Затем идут Романовы уже полукровки, с немецкими матерями, в том же четвертом поколении – императрицы Елизавета Петровна и Анна Петровна, герцогиня голштинская, дочери Петра Великого и Екатерины I: остзейской немки, шведки или эстонки, настоящая фамилия которой даже неизвестна: русский плен застал эту таинственную Марту горничной у мартенбургского пастора Глюка, и она долго слыла под его именем, как приемная дочь; затем в современных документах она проходит, в течение десяти лет до 19 февраля 1712 года, когда обвенчался с ней Петр Великий, под фамилиями Сковородской, Скавронской, Веселевской, Василевской и Катерины Михайловой.
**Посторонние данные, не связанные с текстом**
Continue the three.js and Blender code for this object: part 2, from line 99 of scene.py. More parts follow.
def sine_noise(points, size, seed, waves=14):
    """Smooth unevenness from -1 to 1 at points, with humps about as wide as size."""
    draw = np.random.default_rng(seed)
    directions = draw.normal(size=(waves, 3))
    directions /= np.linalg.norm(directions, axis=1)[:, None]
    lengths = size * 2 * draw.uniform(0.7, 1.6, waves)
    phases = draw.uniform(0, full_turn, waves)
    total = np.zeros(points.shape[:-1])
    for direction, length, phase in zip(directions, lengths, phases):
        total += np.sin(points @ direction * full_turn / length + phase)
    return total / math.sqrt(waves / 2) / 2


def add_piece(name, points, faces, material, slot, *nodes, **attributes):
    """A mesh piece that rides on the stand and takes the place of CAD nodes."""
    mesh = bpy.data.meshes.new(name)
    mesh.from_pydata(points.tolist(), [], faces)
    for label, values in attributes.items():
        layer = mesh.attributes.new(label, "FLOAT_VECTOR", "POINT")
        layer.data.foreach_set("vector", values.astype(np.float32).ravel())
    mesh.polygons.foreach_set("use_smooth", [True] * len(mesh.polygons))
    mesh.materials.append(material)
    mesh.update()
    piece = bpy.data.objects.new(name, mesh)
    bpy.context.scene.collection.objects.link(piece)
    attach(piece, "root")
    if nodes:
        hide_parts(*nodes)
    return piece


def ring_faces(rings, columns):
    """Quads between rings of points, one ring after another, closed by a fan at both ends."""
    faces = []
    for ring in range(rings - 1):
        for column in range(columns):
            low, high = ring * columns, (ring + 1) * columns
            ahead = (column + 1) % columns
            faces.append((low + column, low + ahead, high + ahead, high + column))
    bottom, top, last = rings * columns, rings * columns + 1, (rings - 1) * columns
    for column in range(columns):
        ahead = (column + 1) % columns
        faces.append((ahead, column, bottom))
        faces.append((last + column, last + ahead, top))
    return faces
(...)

Потомки крепостной родни императрицы Екатерины получили фамилию графов Скавронских: верный признак, что она не принадлежала им, когда они ходили на барщину. Таких воспоминаний на высоте трона сохранять не любят. В следующем, пятом, поколении – император Петр Второй, сын царевича Алексея Петровича и принцессы Шарлотты Брауншвейгской, и сестра его Наталья.
Злополучный ребенок, предполагавшийся императором России под именем Иоанна Шестого Антоновича, был уже немцем во втором поколении. И отец его Антон Ульрих Брауншвейский, и дед, герцог Мекленбургский, были чистокровные немцы. Мать, Анна Леопольдовна, – русская только по матери, Екатерине Ивановне, герцогине мекленбургской, но немка по отцу и воспитанию. Романовым, вымиравшим к тому времени, несчастнейший малютка приходился, в полном смысле слова, седьмого водою на киселе: правнук, по женской лиши, царя Иоанна Алексеевича и двоюродный внук императрицы Анны Иоанновны.
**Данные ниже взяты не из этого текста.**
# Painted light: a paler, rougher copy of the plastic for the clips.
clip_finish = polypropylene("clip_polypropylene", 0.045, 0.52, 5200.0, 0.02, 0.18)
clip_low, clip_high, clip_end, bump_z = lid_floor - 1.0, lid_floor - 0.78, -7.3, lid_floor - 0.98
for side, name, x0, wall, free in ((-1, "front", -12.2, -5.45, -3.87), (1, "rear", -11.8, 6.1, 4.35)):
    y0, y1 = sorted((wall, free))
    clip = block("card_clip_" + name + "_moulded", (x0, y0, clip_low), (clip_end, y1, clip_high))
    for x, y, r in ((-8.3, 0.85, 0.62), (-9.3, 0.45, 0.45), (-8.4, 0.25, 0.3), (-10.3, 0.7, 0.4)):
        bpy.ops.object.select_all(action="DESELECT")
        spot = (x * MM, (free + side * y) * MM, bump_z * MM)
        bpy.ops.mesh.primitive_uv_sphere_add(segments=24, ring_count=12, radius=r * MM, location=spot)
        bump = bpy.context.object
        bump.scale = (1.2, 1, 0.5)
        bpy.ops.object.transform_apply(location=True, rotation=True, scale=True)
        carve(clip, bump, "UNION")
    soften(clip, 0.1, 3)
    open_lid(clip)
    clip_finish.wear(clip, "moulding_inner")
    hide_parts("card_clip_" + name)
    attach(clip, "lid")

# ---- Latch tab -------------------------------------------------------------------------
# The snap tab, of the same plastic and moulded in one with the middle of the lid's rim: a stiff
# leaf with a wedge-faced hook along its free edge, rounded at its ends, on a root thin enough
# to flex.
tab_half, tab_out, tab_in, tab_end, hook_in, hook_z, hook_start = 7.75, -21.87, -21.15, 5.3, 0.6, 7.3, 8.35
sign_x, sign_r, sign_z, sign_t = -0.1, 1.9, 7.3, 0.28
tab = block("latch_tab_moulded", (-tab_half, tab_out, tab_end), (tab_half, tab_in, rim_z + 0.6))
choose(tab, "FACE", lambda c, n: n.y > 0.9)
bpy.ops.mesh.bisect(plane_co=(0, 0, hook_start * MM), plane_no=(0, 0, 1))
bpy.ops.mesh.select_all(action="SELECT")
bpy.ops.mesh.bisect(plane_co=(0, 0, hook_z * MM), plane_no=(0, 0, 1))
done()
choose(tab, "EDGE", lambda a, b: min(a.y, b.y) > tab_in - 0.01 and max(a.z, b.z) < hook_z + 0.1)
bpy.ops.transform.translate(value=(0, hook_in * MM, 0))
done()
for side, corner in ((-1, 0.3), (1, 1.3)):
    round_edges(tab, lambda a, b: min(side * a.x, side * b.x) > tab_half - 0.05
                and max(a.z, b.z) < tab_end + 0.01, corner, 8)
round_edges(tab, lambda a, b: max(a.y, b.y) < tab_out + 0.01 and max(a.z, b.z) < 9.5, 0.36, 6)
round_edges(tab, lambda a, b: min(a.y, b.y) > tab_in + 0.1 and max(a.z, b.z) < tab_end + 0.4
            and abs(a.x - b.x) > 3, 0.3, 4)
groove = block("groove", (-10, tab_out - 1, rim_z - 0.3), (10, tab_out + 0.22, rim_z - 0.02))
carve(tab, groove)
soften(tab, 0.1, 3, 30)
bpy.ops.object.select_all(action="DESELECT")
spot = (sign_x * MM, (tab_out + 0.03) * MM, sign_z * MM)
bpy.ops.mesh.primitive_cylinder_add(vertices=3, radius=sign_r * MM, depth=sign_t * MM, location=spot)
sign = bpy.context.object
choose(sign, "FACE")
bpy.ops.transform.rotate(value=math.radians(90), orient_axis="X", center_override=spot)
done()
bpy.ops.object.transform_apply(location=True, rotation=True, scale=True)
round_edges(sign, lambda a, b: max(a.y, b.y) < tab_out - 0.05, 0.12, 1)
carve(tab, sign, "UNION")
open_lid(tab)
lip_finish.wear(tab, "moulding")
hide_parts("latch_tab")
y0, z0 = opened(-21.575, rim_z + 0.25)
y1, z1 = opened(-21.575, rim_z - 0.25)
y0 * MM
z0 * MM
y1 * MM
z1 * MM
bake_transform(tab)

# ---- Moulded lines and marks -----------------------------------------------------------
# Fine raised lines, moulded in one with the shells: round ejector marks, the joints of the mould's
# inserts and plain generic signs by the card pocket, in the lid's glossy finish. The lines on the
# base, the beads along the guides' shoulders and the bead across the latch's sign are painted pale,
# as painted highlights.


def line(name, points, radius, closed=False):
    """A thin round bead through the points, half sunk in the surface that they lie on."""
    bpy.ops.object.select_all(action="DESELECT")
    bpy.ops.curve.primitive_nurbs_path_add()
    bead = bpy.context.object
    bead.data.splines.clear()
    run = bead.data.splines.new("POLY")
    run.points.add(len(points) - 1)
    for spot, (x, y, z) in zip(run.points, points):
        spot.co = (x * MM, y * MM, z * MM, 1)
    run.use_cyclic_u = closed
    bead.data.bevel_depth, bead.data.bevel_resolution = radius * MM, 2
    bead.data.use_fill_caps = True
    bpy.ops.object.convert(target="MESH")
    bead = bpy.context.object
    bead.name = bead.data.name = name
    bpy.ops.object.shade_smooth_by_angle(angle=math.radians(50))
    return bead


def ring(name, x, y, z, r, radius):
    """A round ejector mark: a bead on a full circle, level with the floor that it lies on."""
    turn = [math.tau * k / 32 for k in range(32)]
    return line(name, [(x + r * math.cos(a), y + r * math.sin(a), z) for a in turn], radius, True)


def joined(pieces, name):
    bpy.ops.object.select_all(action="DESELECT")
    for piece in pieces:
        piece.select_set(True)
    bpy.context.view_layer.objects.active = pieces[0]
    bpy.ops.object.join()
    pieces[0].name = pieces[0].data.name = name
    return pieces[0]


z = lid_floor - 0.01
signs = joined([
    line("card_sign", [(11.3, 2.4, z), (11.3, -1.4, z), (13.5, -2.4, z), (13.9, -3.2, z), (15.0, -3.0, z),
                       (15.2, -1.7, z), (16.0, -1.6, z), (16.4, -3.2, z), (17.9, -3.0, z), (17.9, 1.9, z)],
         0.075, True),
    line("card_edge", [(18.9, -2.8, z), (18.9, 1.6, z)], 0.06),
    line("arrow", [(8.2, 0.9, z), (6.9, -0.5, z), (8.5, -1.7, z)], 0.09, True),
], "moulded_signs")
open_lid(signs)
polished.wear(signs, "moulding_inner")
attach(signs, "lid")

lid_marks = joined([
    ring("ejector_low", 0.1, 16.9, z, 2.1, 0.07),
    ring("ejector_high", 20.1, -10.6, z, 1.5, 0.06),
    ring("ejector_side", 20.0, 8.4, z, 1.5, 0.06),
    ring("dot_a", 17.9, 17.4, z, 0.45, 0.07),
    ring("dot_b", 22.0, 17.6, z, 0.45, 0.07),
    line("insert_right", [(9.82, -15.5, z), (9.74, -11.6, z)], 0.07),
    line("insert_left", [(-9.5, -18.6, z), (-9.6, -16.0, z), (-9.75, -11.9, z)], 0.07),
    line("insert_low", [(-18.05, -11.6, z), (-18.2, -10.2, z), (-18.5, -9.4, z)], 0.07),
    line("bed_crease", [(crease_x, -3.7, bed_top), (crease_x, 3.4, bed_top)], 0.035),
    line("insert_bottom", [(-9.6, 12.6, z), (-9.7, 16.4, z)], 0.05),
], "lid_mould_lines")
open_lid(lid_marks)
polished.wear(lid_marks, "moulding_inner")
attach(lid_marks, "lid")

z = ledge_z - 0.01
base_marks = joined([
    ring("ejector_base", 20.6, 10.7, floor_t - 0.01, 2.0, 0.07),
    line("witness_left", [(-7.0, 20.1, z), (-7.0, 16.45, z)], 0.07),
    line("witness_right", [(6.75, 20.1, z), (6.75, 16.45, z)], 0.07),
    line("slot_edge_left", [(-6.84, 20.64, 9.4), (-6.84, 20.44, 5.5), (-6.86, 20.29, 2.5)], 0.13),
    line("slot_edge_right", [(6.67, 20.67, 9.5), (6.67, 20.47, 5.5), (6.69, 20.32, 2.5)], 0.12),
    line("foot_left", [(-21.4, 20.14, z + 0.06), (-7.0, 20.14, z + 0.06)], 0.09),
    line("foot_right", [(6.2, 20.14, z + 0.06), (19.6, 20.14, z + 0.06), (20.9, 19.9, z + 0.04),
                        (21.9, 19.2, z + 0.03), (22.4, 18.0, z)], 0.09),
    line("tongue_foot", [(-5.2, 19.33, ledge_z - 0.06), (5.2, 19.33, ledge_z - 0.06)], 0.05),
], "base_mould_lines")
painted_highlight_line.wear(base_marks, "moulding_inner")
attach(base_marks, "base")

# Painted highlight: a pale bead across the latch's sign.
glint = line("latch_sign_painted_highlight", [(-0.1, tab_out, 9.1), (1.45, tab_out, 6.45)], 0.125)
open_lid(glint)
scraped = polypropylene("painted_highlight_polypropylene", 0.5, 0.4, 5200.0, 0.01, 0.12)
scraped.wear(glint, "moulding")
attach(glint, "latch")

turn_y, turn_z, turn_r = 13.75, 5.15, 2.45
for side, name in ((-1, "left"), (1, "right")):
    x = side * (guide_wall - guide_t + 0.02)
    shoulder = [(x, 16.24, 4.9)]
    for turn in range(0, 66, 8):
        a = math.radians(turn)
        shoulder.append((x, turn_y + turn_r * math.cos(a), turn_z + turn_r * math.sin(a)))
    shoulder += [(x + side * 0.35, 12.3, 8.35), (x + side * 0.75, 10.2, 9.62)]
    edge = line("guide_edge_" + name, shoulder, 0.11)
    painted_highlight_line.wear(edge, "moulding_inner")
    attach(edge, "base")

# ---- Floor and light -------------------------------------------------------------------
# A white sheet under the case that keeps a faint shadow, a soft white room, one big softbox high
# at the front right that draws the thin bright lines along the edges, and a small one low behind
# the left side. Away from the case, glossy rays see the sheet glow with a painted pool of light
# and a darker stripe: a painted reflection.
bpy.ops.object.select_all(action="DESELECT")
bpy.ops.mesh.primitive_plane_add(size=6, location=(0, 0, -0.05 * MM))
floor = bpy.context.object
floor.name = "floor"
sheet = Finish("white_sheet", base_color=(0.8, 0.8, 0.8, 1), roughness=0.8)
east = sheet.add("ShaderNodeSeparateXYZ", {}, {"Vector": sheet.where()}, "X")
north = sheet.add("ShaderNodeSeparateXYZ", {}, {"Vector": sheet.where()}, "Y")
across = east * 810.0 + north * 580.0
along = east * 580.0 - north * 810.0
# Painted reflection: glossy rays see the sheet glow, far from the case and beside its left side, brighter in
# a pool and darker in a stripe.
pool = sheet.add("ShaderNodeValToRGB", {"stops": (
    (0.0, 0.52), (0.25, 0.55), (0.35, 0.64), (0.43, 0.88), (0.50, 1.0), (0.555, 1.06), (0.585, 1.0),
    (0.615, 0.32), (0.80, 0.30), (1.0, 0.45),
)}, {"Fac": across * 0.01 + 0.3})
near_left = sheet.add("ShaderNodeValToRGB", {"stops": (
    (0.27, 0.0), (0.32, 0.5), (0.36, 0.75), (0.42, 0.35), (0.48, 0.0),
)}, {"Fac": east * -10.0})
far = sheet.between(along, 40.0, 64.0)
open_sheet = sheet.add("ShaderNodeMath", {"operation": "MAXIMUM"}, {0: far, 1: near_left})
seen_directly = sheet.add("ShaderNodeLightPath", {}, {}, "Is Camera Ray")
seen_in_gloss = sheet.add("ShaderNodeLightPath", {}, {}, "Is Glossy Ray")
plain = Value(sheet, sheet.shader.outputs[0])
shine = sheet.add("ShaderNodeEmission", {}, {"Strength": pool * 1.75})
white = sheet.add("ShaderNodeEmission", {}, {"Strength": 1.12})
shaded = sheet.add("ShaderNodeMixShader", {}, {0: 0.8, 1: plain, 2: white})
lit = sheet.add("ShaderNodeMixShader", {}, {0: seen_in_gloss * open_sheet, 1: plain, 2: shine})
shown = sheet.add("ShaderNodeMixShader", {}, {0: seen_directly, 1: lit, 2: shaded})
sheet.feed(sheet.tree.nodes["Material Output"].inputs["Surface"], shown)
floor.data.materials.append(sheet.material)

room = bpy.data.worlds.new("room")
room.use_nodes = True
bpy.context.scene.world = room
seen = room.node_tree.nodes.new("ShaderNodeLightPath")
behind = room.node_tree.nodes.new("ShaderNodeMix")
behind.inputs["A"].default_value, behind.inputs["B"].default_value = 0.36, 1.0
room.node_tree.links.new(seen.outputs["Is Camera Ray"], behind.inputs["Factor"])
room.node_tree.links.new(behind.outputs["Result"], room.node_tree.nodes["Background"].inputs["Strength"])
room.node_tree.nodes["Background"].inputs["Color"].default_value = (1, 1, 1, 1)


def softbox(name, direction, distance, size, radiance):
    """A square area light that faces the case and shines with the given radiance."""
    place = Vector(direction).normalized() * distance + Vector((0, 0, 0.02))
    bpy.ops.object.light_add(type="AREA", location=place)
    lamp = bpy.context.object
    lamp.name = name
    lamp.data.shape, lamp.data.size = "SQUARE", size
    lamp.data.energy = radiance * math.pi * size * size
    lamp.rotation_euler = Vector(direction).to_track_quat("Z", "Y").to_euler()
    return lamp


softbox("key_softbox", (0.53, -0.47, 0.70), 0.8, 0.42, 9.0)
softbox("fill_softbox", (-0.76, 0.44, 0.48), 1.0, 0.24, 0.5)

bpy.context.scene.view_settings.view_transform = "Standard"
Так же мало Романов и такой же немец – голштинский герцог Карл Петр Ульрих, посаженный императрицей Елизаветой Петровной править Россией под именем Петра III Феодоровича, сын голштинского герцога Карла Фридриха и Анны Петровны, дочери Петра Великого от немки Марты Скавронской. Смертью «голштинского Романова» кончилась династия Романовых не только фактических, но и номинальных, фиктивных, напридуманных политикой русских благодетелей вроде Бирона, Миниха, Остермана и Алексея Бестужева, – какими поддельными Романовыми были он сам, голштинский протестантский принц, и несчастный Иоанн Антонович также вскоре замкнутый в темнице своей, в Шлиссельбурге. Последней действительной Романовой по крови была, конечно, императрица Елизавета Петровна. Так же нас интересует в настоящем исследовании только вопрос о кровном родстве, определяющем национальность царствующей династии. Я оставляю в стороне споры о законности Елизаветы, как наследницы русского престола, в качестве дочери от «неправого ложа»: она родилась в 1709 году, когда Марта Скавронская не была женою Петра I, но и числилась официально замужем за придворным поваром. На этом мотиве был построен заговор против Елизаветы камер-лакея Александра Турчанинова, с товарищами, раскрытый около 15 мая 1742 года. На незаконности рождения Елизаветы с особенным упорством настаивал раскол. Юридическая справедливость, конечно, на стороне этих отрицателей, но вот образец исторической непоследовательности; тот же самый раскол обоготворил преемника Елизаветы, Петра III, хотя он, как сын единокровной и единоутробной сестры ее Анны Петровны, отпрыск того же «неправого ложа», что ставилось в вину Елизавете.